— start —
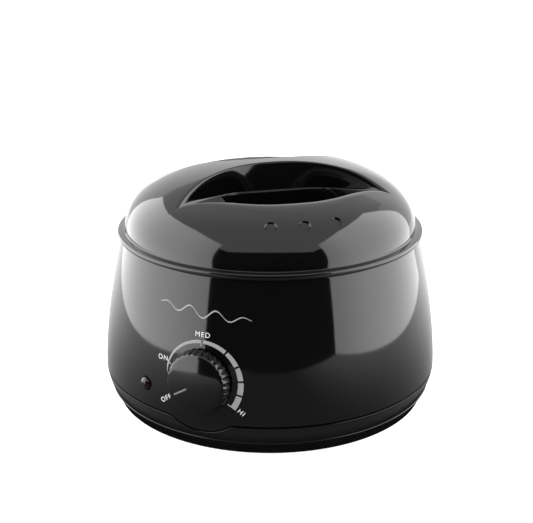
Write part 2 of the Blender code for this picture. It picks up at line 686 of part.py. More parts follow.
def build_pot():
    pot = turned("wax_pot", pot_profile(), "aluminium", steps=ROUND_STEPS)
    hole = stepped([(1.8, 50), (1.8, 70)], 12)
    rivet_holes = [(hole, shift((0, 0, RIVET_Z), (0, side * 90, 0))) for side in (-1, 1)]
    boolean(pot, lofted("pot_holes", rivet_holes))
    place(pot, WARMER)
    for side, word in ((-1, "left"), (1, "right")):
        outline = [(-3.4, 78), (3.4, 78), (5.6, 80.5), (5.6, 88), (4.2, 92.4)]
        outline += [(2, 94.4), (-2, 94.4), (-4.2, 92.4), (-5.6, 88), (-5.6, 80.5)]
        sheet = [[(-z, y, x) for y, z in outline] for x in (-0.55, 0.55)]
        upright = shift((side * 57.9, 0, 0), (0, 90, 0))
        ear = lofted(f"bail_ear_{word}", [(sheet, upright)], "steel")
        cuts = [(stepped([(2.3, -4), (2.3, 4)], 16), shift((side * 58, 0, BAIL_Z), (0, 90, 0)))]
        cuts.append((stepped([(1.8, -4), (1.8, 4)], 12), shift((side * 58, 0, RIVET_Z), (0, 90, 0))))
        boolean(ear, lofted(f"ear_holes_{word}", cuts))
        place(ear, WARMER)
        rivet_profile = [(0, 61.4), (2.4, 60.9), (1.5, 60.8), (1.5, 57.0), (3.0, 57.0), (2.2, 56.0), (0, 55.8)]
        rivet = turned_disc(f"ear_rivet_{word}", rivet_profile, "aluminium", steps=10)
        place(smooth(rivet), WARMER, (0, 0, RIVET_Z), (0, side * 90, 0))

    # Half hoop over the rim, with its ends turned in through the ears.
    hoop = [(56.0, 0, 0), (59.6, 0, 0), (61.2, 0.6, 0), (62.0, 2.2, 0)]
    hoop += [(*polar(BAIL_RADIUS, a)[:2], 0) for a in range(10, 171, 10)]
    hoop += [(-x, y, z) for x, y, z in reversed(hoop[:4])]
    bail = wire("bail_handle", hoop, BAIL_WIRE, "steel", 1)
    place(bail, BAIL_AXIS)


# Lid

def grip_outline(grow, z, count=9):
    """The lens-shaped finger recess in front of the grip, anticlockwise, grown by a margin."""
    back_y, back_r = GRIP_BACK
    back_r += grow
    tip_x = GRIP_TIP + 2.2 * grow
    tip_y = back_y + math.sqrt(back_r**2 - tip_x**2)
    half = math.degrees(math.asin(tip_x / back_r))
    loop = [(x, y + back_y, z) for x, y in arc(back_r, 90 - half, 90 + half, count)]
    steps = [2 * i / (count - 1) - 1 for i in range(1, count - 1)]
    bows = [(1 - abs(share) ** 2.4) ** 2.3 for share in steps]
    reach = tip_y - GRIP_LIP + grow
    return loop + [(share * tip_x, tip_y - reach * bow, z) for share, bow in zip(steps, bows)]


def pocket_outline(grow, z):
    """The deeper middle of the recess, with a straight back edge along the grip."""
    wide, back = POCKET_HALF + grow, -8.6 + grow
    corner_y, cut_y, front_y = -31 - grow, -41 - grow, -44 - grow
    cut = 9
    return [
        (wide, corner_y, z), (wide, back - 2, z), (wide - 2, back, z), (2 - wide, back, z), (-wide, back - 2, z),
        (-wide, corner_y, z), (cut - wide, cut_y, z), (0, front_y, z), (wide - cut, cut_y, z),
    ]


def grip_bodies(grow, mirror):
    """The recess and its pocket as two closed bodies."""
    shelf, floor = GRIP_SHELF_Z - grow, GRIP_FLOOR_Z - grow
    loops = [grip_outline(grow - 2.0, shelf), grip_outline(grow - 0.6, shelf + 1.0)]
    loops += [grip_outline(grow, shelf + 3.0), grip_outline(grow, 134)]
    pocket = [pocket_outline(grow - 2.5, floor), pocket_outline(grow - 0.5, floor + 2)]
    pocket += [pocket_outline(grow, shelf + 0.6)]
    turn = shift((0, 0, 0), (0, 0, 180 if mirror else 0))
    return (loops, turn), (pocket, turn)


def build_lid():
    dome_levels = [94.6, 101, 108, 114, 119, 123, 126, 128.4]
    rim = LID_FLANGE_RADIUS
    outer = [(0, LID_DOME_Z + LID_DOME_HEIGHT)]
    outer += [(dome_radius(z), z) for z in reversed(dome_levels)]
    outer += [(rim - 0.8, LID_DOME_Z - 0.1), (rim, LID_DOME_Z - 0.9), (rim, LID_FLANGE_Z + 0.5)]
    outer += [(rim - 0.5, LID_FLANGE_Z), (73.1, LID_FLANGE_Z), (72.9, 90.0), (0, 90.0)]
    lid = turned_disc("lid", outer, "gloss_black", steps=ROUND_STEPS)

    inner = [(0, LID_DOME_Z + LID_DOME_HEIGHT - LID_WALL)]
    inner += [(dome_radius(z, LID_WALL) - 0.2, z) for z in (125.4, 122, 116, 108)]
    inner += [(71.4, 96), (71.3, 86), (0, 86)]
    hollow = turned_disc("lid_hollow", inner, steps=ROUND_STEPS)
    grips = [grip_bodies(0, mirror) for mirror in (False, True)]
    plugs = [grip_bodies(LID_WALL, mirror) for mirror in (False, True)]
    for side, pair in enumerate(plugs):
        for kind, body in zip(("shelf", "pocket"), pair):
            plug = lofted(f"lid_plug_{kind}_{side}", [body])
            plug.parent = hollow
            boolean(hollow, plug)
    for side, pair in enumerate(grips):
        for kind, body in zip(("shelf", "pocket"), pair):
            cutter = lofted(f"lid_grip_{kind}_{side}", [body])
            cutter.parent = lid
            boolean(lid, cutter)
    boolean(lid, hollow)
    vents = []
    for angle in VENT_ANGLES:
        aim = shift((0, 0, 0), (0, 0, angle)) @ shift((0, -VENT_CIRCLE, VENT_Z), (90 - VENT_RISE, 0, 0))
        vents.append((stepped([(VENT_RADIUS, -VENT_DEPTH), (VENT_RADIUS, 6)], 12), aim))
    vent_cutter = lofted("lid_vents", vents)
    boolean(lid, vent_cutter)
    for cutter in (hollow, vent_cutter):
        cutter.parent = lid
    place(lid, LID_AXIS)


# Wiring

LEADS = {
    "lead_line": ("lead_brown", 0.9, [
        (-10, 53.4, 9.4), (-22, 51, 9.0), (-46, 42, 9.0), (-61, 12, 9.0), (-58, -30, 9.5), (-34, -60, 13),
        (-8, -75, 20), (-6, -76.4, 24.5)]),
    "lead_switched": ("lead_brown", 0.9, [
        (6, -76.4, 24.5), (9, -70, 18), (13, -56, 18.8), (22, -22, 20.6), (22, 6, 22), (14, 14.8, 23),
        (9.9, 15, 23)]),
    "lead_fuse": ("lead_brown", 0.9, [
        (-9.9, 15, 23), (-16, 17, 22.6), (-30, 34, 21.2), (-41.5, 51, 21.4), (-41.6, 49.5, 31.0)]),
    "lead_neutral": ("lead_blue", 0.9, [
        (41.6, 49.5, 31.0), (42, 52, 22), (34, 56, 12), (16.6, 62, 9.6)]),
    "lead_lamp_line": ("lead_brown", 0.7, [
        (-27.5, -67.9, 30.6), (-22, -68.6, 32), (-16, -71.5, 34), (-12.6, -74, 35)]),
    "lead_lamp_neutral": ("lead_blue", 0.7, [
        (-28.1, -66.9, 28.0), (-32, -63.5, 20), (-46, -54, 12.5), (-66, -18, 12), (-66, 22, 12), (-44, 51, 12),
        (-24, 60, 11), (-16.6, 62, 10.4)]),
}


def build_leads():
    for name, (material, radius, points) in LEADS.items():
        lead = wire(name, through(points), radius, material, 1)
        place(lead, WARMER)


build_housing()
build_base()
build_feet_and_base_screws()
build_well()
build_heater()
build_heat_shield()
build_thermostat()
build_knob()
build_indicator()
build_gland()
build_terminal_block()
build_fuse()
build_pot()
build_lid()
build_leads()
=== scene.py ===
"""Looks of a wax warmer pot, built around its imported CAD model.

Shapes are worked out in millimetres in the frame of the CAD model: +Z up, the dial facing -Y.
Meshes are scaled to metres when they are made.
"""

import json
from math import asin, atan, atan2, cos, degrees, pi, radians, sin, sqrt, tan

import bmesh
import bpy
import numpy as np
from mathutils import Matrix, Vector


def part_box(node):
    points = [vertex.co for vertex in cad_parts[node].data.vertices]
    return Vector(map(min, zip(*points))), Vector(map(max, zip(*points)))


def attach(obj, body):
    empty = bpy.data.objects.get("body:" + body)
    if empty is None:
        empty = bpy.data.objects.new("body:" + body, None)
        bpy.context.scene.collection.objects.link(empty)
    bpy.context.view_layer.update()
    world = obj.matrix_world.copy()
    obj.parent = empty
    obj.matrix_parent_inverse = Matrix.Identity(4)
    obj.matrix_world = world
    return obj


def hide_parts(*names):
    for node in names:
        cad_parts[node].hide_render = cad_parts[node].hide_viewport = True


MM = 0.001

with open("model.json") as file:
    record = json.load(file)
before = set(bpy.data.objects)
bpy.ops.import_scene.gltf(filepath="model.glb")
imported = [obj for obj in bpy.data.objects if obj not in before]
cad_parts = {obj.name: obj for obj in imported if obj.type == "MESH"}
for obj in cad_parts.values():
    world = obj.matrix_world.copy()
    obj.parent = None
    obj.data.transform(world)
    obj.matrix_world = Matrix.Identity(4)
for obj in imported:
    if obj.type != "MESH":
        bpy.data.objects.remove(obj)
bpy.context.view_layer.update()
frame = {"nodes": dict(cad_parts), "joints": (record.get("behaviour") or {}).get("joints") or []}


def box(node):
    """Lowest and highest corner of a CAD node in millimetres."""
    low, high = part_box(node)
    return low / MM, high / MM


def joint(name):
    return next(j for j in frame["joints"] if j["name"] == name)


# Housing and base
HOUSING_LOW, HOUSING_HIGH = box("upper_housing")
BASE_LOW, BASE_HIGH = box("base_pan")
MAX_RADIUS = HOUSING_HIGH.x
TOP_Z = HOUSING_HIGH.z
TOP_RADIUS = MAX_RADIUS - 10.9
SEAM_Z = 19.2
SEAM_GAP = 0.3
EASED_EDGE = ((0.14, 0.0), (0.04, 0.04), (0.0, 0.14))
WALL = 2.4
LEDGE_Z = 8.8
POST_CIRCLE = 79.0
POST_ANGLES = (30, 150, 210, 330)
FOOT_CIRCLE = 68.0
FOOT_ANGLES = (45, 135, 225, 315)
WELL_SCREW_CIRCLE = 70.2
STUD_CIRCLE = 40.0
THIRDS = (90, 210, 330)
GLAND_Z = sum(end.z for end in box("cord_gland")) / 2
RIVET_Z = 82.0
BAIL_Z = joint("bail_swing")["pos_m"][2] / MM

# Dial
DIAL_PLACE = Vector(joint("knob_turn")["pos_m"]) / MM
DIAL_INWARD = Vector(joint("knob_turn")["axis"]).normalized()
DIAL_TILT = atan2(-DIAL_INWARD.z, DIAL_INWARD.y)
LOBE_RADIUS = DIAL_PLACE.z - HOUSING_LOW.z
KNOB_RADIUS = 16.4
KNOB_RIBS = 30
KNOB_DEPTH = 7.2
SOCKET_DEPTH = 5.9
FACE_CURVE = 104.0
OFF_ANGLE = 211
INDICATOR_TURN = -21.5
INDICATOR_Z = 31.1
PRINT_LOW, PRINT_HIGH = 0.01, 0.05
SCALE_INNER = 19.0
SCALE_START, SCALE_END = 179.0, -35.0
SCALE_GAPS = (90, 52, 27, 6, -14)
SCALE_HALF_GAP = 1.4

# Lid
LID_LOW, LID_HIGH = box("lid")
LID_TURN = 36.9
FLANGE_RADIUS = LID_HIGH.x
DOME_RADIUS = 77.5
DOME_HEIGHT = 35.0
DOME_Z = LID_HIGH.z - DOME_HEIGHT
DOME_POWER = 2.45
LID_WALL = 2.4
GRIP_BACK = (-76.3, 71.9)
GRIP_TIP = 55.0
GRIP_LIP = -48.5
FRONT_SCOOP, REAR_SCOOP = 1.6, 3.5
SHELF_Z = 115.0
FLOOR_Z = 104.6
VENT_RADIUS = 2.75
VENT_CIRCLE = 66.5
VENT_Z = 114.1
VENT_ANGLES = (-14.3, 0, 14.3)
VENT_RISE = 51.6
VENT_DEPTH = 1.4
VENT_CHAMFER = 0.7
LEDGE_BACK_Y = -7.7
PORT_HALF = 27.0
ARC_COLUMNS = 64
SIDE_COLUMNS = 10
PATCH_RADIUS = 72.0
TIP_ANGLE = 24.0

# Camera
VIEW_AZIMUTH = 22.4
VIEW_ELEVATION = 19.36
VIEW_DISTANCE = 0.6171
VIEW_AIM = Vector((0, 0, 0.074))
VIEW_LENS = 76.9
VIEW_SHIFT = (-0.0068, -0.0039)
VIEW_TURN = Matrix.Rotation(radians(VIEW_AZIMUTH), 4, "Z")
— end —
# What is being asked:
Reproduce exactly the lines from the line with "build_housing()" through the line with "record = json.load(file)", both end lines included, and only those lines.

# Solved problem:
build_housing()
build_base()
build_feet_and_base_screws()
build_well()
build_heater()
build_heat_shield()
build_thermostat()
build_knob()
build_indicator()
build_gland()
build_terminal_block()
build_fuse()
build_pot()
build_lid()
build_leads()
=== scene.py ===
"""Looks of a wax warmer pot, built around its imported CAD model.

Shapes are worked out in millimetres in the frame of the CAD model: +Z up, the dial facing -Y.
Meshes are scaled to metres when they are made.
"""

import json
from math import asin, atan, atan2, cos, degrees, pi, radians, sin, sqrt, tan

import bmesh
import bpy
import numpy as np
from mathutils import Matrix, Vector


def part_box(node):
    points = [vertex.co for vertex in cad_parts[node].data.vertices]
    return Vector(map(min, zip(*points))), Vector(map(max, zip(*points)))


def attach(obj, body):
    empty = bpy.data.objects.get("body:" + body)
    if empty is None:
        empty = bpy.data.objects.new("body:" + body, None)
        bpy.context.scene.collection.objects.link(empty)
    bpy.context.view_layer.update()
    world = obj.matrix_world.copy()
    obj.parent = empty
    obj.matrix_parent_inverse = Matrix.Identity(4)
    obj.matrix_world = world
    return obj


def hide_parts(*names):
    for node in names:
        cad_parts[node].hide_render = cad_parts[node].hide_viewport = True


MM = 0.001

with open("model.json") as file:
    record = json.load(file)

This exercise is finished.